Question Regarding Draft Model Support AnythingLLM via NVIDIA NIM

Hi NV member:

  After setting up a server using the NVIDIA Speculative Decoding sample, I am able to run AnythingLLM on the GB10 using the setup link below.
However, when using the built-in LLM provider’s NVIDIA NIM + Speculative Decoding server,
I can only use the main model nvidia/Llama-3.3-70B-Instruct-FP4, and I am unable to use the draft model nvidia/Llama-3.1-8B-Instruct-FP4.
Do you have any suggestions regarding this questions?
Thank you.
  • Speculative Decoding
  • AnythingLLM Setup:

Hello, what exact errors are you seeing? exact start up commands and resulting logs would help us efficiently triage.

Hi:

When using NVIDIA NIM in AnythingLLM, the model selection list only shows nvidia/Llama-3.3-70B-Instruct-FP4 and does not include nvidia/Llama-3.1-8B-Instruct-FP4.
However, in “Step 3: Test the draft–target setup,” the test command requires specifying nvidia/Llama-3.1-8B-Instruct-FP4 as the speculative model.
Although NVIDIA NIM can still chat normally in AnythingLLM, I’m wondering: Is AnythingLLM’s NVIDIA NIM integration actually using Speculative Decoding?

If not, please also help answer the following questions. Thank you:

  1. Is there any way for AnythingLLM’s NVIDIA NIM integration to directly use NVIDIA Speculative Decoding after setting up the server as described in NVIDIA’s documentation? Or does the UI currently require manual integration to specify the speculative model?

  2. What methods are available to confirm whether NVIDIA Speculative Decoding is being used? Is it possible to enable server logs?

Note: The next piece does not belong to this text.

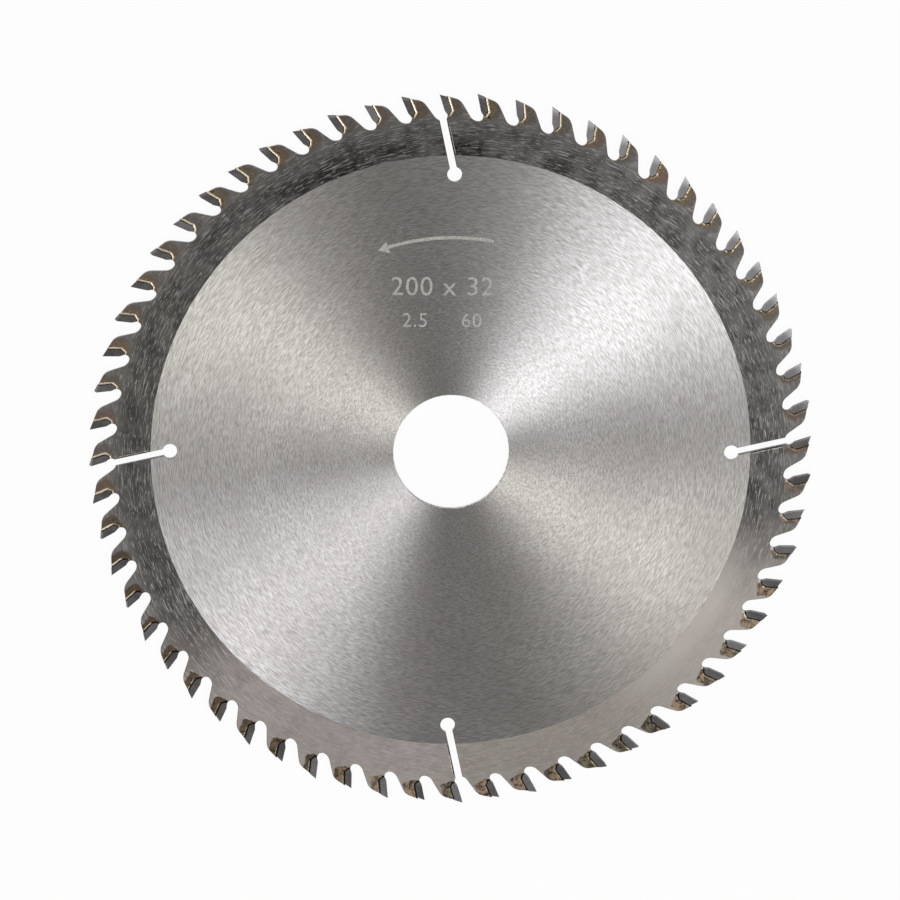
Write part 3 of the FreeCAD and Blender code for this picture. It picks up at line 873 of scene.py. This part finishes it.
class SAWBLADE_OT_slot_burrs(bpy.types.Operator):
    """Raises the thin burr, with its dark foot, that runs along one side of each expansion slot"""

    bl_idname = "saw_blade.slot_burrs"
    bl_label = "Slot burrs"

    def execute(self, context):
        length = sizes().burr_length
        width = sizes().burr_width
        height = sizes().burr_height
        ridge_edge = width * (BURR_RIDGE_SHARE - 0.5)
        bpy.ops.object.select_all(action="DESELECT")
        bpy.ops.mesh.primitive_cube_add(size=1.0, scale=(length, width, 2 * height))
        burr = context.object
        bpy.ops.object.transform_apply(location=False, rotation=False, scale=True)
        bpy.ops.object.mode_set(mode="EDIT")
        bpy.ops.mesh.select_all(action="SELECT")
        bpy.ops.mesh.bisect(plane_co=(0, ridge_edge, 0), plane_no=(0, 1, 0))
        for cut in range(1, BURR_SECTIONS):
            bpy.ops.mesh.select_all(action="SELECT")
            place = (cut / BURR_SECTIONS - 0.5) * length
            bpy.ops.mesh.bisect(plane_co=(place, 0, 0), plane_no=(1, 0, 0))
        bpy.ops.mesh.select_all(action="SELECT")
        bpy.ops.transform.vertex_random(offset=width * BURR_UNEVENNESS_SHARE, seed=BURR_SEED)
        bpy.ops.mesh.select_all(action="DESELECT")
        bpy.ops.object.mode_set(mode="OBJECT")
        # The side towards the slot is pressed down into the burr's dark foot
        pressed_edge = ridge_edge + width * BURR_PRESSED_SHARE
        for corner in burr.data.vertices:
            corner.select = corner.co.y > pressed_edge and corner.co.z > 0
        bpy.ops.object.mode_set(mode="EDIT")
        bpy.ops.transform.translate(value=(0, 0, -BURR_PRESS_SHARE * height))
        bpy.ops.object.mode_set(mode="OBJECT")
        ridge = rubbed_material("Tool steel, drawn up bare", linear("#A3A09C"), linear("#EDEAE5"))
        burr.data.materials.append(ridge)
        burr.data.materials.append(foot_material())
        for face in burr.data.polygons:
            face.material_index = 1 if face.center.y > ridge_edge else 0

        lean = math.radians(SLOT_LEAN_ANGLE)
        side = -(SLOT_WIDTH / 2 + sizes().edge_width + width / 2)
        along = BURR_START + length / 2
        burr.location = (
            SLOT_HOLE_DISTANCE + along * math.cos(lean) - side * math.sin(lean),
            along * math.sin(lean) + side * math.cos(lean),
            RIM_FACE_HEIGHT,
        )
        burr.rotation_euler = (0, 0, lean)
        keep_place()
        for number in range(SLOT_COUNT):
            select_only(burr)
            bpy.ops.object.duplicate()
            piece = context.object
            piece.name = f"slot_burr_{number + 1}"
            piece.rotation_euler = (0, 0, math.tau * number / SLOT_COUNT)
            keep_place()
            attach(piece, BODY)
        bpy.data.objects.remove(burr)
        return {"FINISHED"}


# The camera stands where it shows the blade as the photograph does
CAMERA_PLACE = (-96.954 * MM, 401.455 * MM, 1932.317 * MM)
CAMERA_TURN = (-11.74686, -2.71509, 0.71708)
CAMERA_LENS = 285.84
CAMERA_SENSOR = 36.0
CAMERA_CLIP_START = 0.1
CAMERA_CLIP_END = 50.0
FLOOR_SIZE = 24.0

# Each lamp: name, angle of the ray that it draws on the ground face, power in watts and colour.
# A lamp draws its ray on both sides of the bore. Two lamps a little apart make one broad ray.
LAMPS = [
    ("right_lamp", 35.2, 26.7, "#FDFCFF"),
    ("left_lamp", 230.5, 28.2, "#FDFCFF"),
    ("far_lamp", 143.5, 16.8, "#FFFDF6"),
    ("near_lamp", 340.0, 16.8, "#FFFDF6"),
]
LAMP_TILT = 0.35
LAMP_DISTANCE = 3.0
LAMP_SIZE = 1.1
WORLD_COLOUR = "#FFFAF4"
WORLD_STRENGTH = 0.11


def lamp_place(ray_angle):
    """Place from which the ground face mirrors a lamp to the camera along a ray at that angle."""
    view = Vector(CAMERA_PLACE).normalized()
    angle = math.radians(ray_angle)
    between = Vector((LAMP_TILT * math.cos(angle), LAMP_TILT * math.sin(angle), 1.0)).normalized()
    return (between * (2 * between.dot(view)) - view) * LAMP_DISTANCE


class SAWBLADE_OT_stage(bpy.types.Operator):
    """Sets up the camera, the pale floor, the lamps and the plain world"""

    bl_idname = "saw_blade.stage"
    bl_label = "Stage"

    def execute(self, context):
        scene = context.scene
        bpy.ops.object.select_all(action="DESELECT")
        turn = [math.radians(angle) for angle in CAMERA_TURN]
        bpy.ops.object.camera_add(location=CAMERA_PLACE, rotation=turn)
        camera = context.object
        camera.name = "camera"
        camera.data.lens = CAMERA_LENS
        camera.data.sensor_width = CAMERA_SENSOR
        camera.data.clip_start = CAMERA_CLIP_START
        camera.data.clip_end = CAMERA_CLIP_END
        scene.camera = camera

        bpy.ops.mesh.primitive_plane_add(size=FLOOR_SIZE, location=(0, 0, FLOOR_HEIGHT))
        floor = context.object
        floor.name = "floor"
        floor.data.materials.append(floor_material())

        for name, ray_angle, power, colour in LAMPS:
            place = lamp_place(ray_angle)
            aim = (-place).to_track_quat("-Z", "Y").to_euler()
            bpy.ops.object.light_add(type="AREA", location=place, rotation=aim)
            lamp = context.object
            lamp.name = name
            lamp.data.shape = "DISK"
            lamp.data.size = LAMP_SIZE
            lamp.data.energy = power
            lamp.data.color = linear(colour)[:3]

        world = bpy.data.worlds.new("plain room")
        world.use_nodes = True
        backdrop = world.node_tree.nodes["Background"]
        backdrop.inputs["Color"].default_value = linear(WORLD_COLOUR)
        backdrop.inputs["Strength"].default_value = WORLD_STRENGTH
        scene.world = world
        scene.view_settings.view_transform = "Standard"
        return {"FINISHED"}


class SAWBLADE_PT_panel(bpy.types.Panel):
    """Lists the blade's pieces, sizes and colours"""

    bl_idname = "SAWBLADE_PT_panel"
    bl_label = "Saw blade"
    bl_space_type = "VIEW_3D"
    bl_region_type = "UI"
    bl_category = "Saw blade"

    def draw(self, context):
        for operator in OPERATORS:
            self.layout.operator(operator.bl_idname)
        for group in (sizes(), colours()):
            box = self.layout.box()
            for name in type(group).__annotations__:
                box.prop(group, name)


GROUPS = [BladeSizes, BladeColours]
OPERATORS = [
    SAWBLADE_OT_stage,
    SAWBLADE_OT_steel_body,
    SAWBLADE_OT_carbide_tips,
    SAWBLADE_OT_braze_joints,
    SAWBLADE_OT_etched_sizes,
    SAWBLADE_OT_slot_burrs,
]
CLASSES = GROUPS + OPERATORS + [SAWBLADE_PT_panel]


def register():
    for cls in CLASSES:
        bpy.utils.register_class(cls)
    bpy.types.Scene.saw_blade_sizes = bpy.props.PointerProperty(type=BladeSizes)
    bpy.types.Scene.saw_blade_colours = bpy.props.PointerProperty(type=BladeColours)


def unregister():
    del bpy.types.Scene.saw_blade_colours
    del bpy.types.Scene.saw_blade_sizes
    for cls in reversed(CLASSES):
        bpy.utils.unregister_class(cls)


def main():
    register()
    bpy.ops.saw_blade.stage()
    bpy.ops.saw_blade.steel_body()
    bpy.ops.saw_blade.carbide_tips()
    bpy.ops.saw_blade.braze_joints()
    bpy.ops.saw_blade.etched_sizes()
    bpy.ops.saw_blade.slot_burrs()


if __name__ == "__main__":
    main()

  • Test Speculative Decoding command

  • Anythingllm nvidia nim setting

Hi, no answer from NVIDIA? that’s not good

Hi, AnythingLLM is a third-party platform, and its NIM integration is being deprecated per the notice on their site. As with any third-party tooling, NVIDIA has limited visibility and support. Please contact AnythingLLM directly for further assistance.

1 Like

This topic was automatically closed 14 days after the last reply. New replies are no longer allowed.